===== Stored data

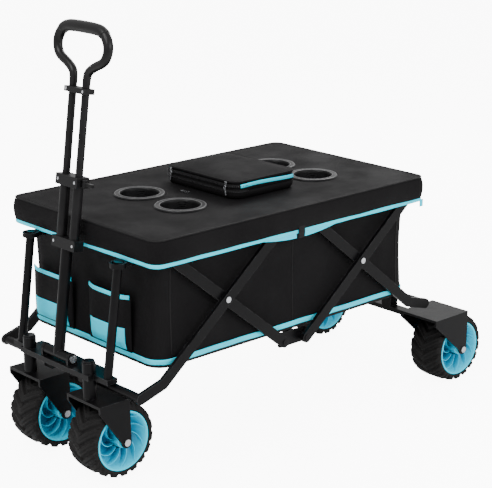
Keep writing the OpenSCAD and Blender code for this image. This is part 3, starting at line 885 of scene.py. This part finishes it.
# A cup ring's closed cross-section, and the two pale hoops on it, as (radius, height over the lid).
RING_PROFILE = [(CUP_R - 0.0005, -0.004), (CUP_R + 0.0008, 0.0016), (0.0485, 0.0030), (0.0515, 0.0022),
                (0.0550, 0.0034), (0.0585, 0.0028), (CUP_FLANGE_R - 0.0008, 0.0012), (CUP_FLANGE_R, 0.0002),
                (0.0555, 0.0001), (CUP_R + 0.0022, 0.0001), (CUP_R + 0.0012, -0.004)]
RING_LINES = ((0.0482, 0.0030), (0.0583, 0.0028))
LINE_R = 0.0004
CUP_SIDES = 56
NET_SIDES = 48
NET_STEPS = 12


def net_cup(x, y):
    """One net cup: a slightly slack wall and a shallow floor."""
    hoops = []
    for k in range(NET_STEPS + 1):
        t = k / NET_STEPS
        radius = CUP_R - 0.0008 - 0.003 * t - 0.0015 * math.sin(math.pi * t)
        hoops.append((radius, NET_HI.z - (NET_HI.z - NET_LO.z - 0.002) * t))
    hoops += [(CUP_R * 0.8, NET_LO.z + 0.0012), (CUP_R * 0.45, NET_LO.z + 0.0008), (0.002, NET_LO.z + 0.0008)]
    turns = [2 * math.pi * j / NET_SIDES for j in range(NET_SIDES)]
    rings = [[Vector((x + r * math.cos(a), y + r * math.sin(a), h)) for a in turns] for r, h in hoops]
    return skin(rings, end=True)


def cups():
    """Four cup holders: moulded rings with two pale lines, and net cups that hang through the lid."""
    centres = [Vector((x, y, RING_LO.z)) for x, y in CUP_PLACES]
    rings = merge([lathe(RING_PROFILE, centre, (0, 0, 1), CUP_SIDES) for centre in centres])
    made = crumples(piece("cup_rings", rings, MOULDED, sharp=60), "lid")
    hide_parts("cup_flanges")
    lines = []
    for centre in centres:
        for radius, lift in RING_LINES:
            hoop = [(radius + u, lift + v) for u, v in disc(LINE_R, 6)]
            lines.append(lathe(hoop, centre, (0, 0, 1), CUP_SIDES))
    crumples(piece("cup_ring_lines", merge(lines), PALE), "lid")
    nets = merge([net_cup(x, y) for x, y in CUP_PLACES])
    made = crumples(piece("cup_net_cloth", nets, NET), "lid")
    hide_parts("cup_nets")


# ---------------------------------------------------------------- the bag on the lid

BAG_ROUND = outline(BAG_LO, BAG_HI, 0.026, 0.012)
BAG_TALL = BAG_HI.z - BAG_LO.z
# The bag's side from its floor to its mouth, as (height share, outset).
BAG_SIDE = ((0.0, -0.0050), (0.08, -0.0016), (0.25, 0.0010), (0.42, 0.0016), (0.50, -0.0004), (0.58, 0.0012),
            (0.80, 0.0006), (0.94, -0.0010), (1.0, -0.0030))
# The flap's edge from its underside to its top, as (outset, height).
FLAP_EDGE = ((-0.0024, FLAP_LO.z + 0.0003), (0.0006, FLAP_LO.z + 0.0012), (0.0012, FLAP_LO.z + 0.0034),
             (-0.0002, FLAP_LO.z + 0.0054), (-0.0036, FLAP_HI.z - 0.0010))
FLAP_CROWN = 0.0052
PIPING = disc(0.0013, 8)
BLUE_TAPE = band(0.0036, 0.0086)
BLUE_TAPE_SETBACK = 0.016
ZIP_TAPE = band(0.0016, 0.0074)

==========

§ Your instructions: From the top of the listing above, restate each line word for word up to and including the line with "return skin(rings, end=True)"; add nothing else.

§ Response:
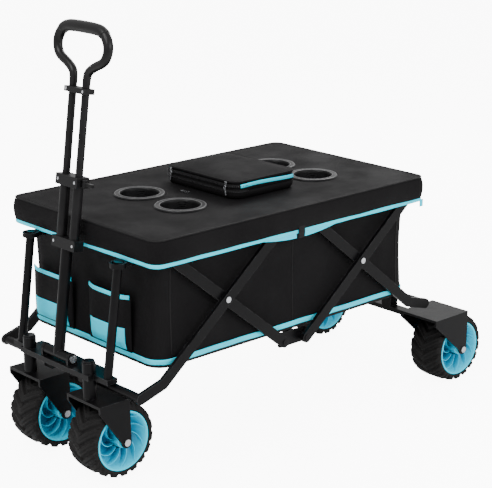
Keep writing the OpenSCAD and Blender code for this image. This is part 3, starting at line 885 of scene.py. This part finishes it.
# A cup ring's closed cross-section, and the two pale hoops on it, as (radius, height over the lid).
RING_PROFILE = [(CUP_R - 0.0005, -0.004), (CUP_R + 0.0008, 0.0016), (0.0485, 0.0030), (0.0515, 0.0022),
                (0.0550, 0.0034), (0.0585, 0.0028), (CUP_FLANGE_R - 0.0008, 0.0012), (CUP_FLANGE_R, 0.0002),
                (0.0555, 0.0001), (CUP_R + 0.0022, 0.0001), (CUP_R + 0.0012, -0.004)]
RING_LINES = ((0.0482, 0.0030), (0.0583, 0.0028))
LINE_R = 0.0004
CUP_SIDES = 56
NET_SIDES = 48
NET_STEPS = 12


def net_cup(x, y):
    """One net cup: a slightly slack wall and a shallow floor."""
    hoops = []
    for k in range(NET_STEPS + 1):
        t = k / NET_STEPS
        radius = CUP_R - 0.0008 - 0.003 * t - 0.0015 * math.sin(math.pi * t)
        hoops.append((radius, NET_HI.z - (NET_HI.z - NET_LO.z - 0.002) * t))
    hoops += [(CUP_R * 0.8, NET_LO.z + 0.0012), (CUP_R * 0.45, NET_LO.z + 0.0008), (0.002, NET_LO.z + 0.0008)]
    turns = [2 * math.pi * j / NET_SIDES for j in range(NET_SIDES)]
    rings = [[Vector((x + r * math.cos(a), y + r * math.sin(a), h)) for a in turns] for r, h in hoops]
    return skin(rings, end=True)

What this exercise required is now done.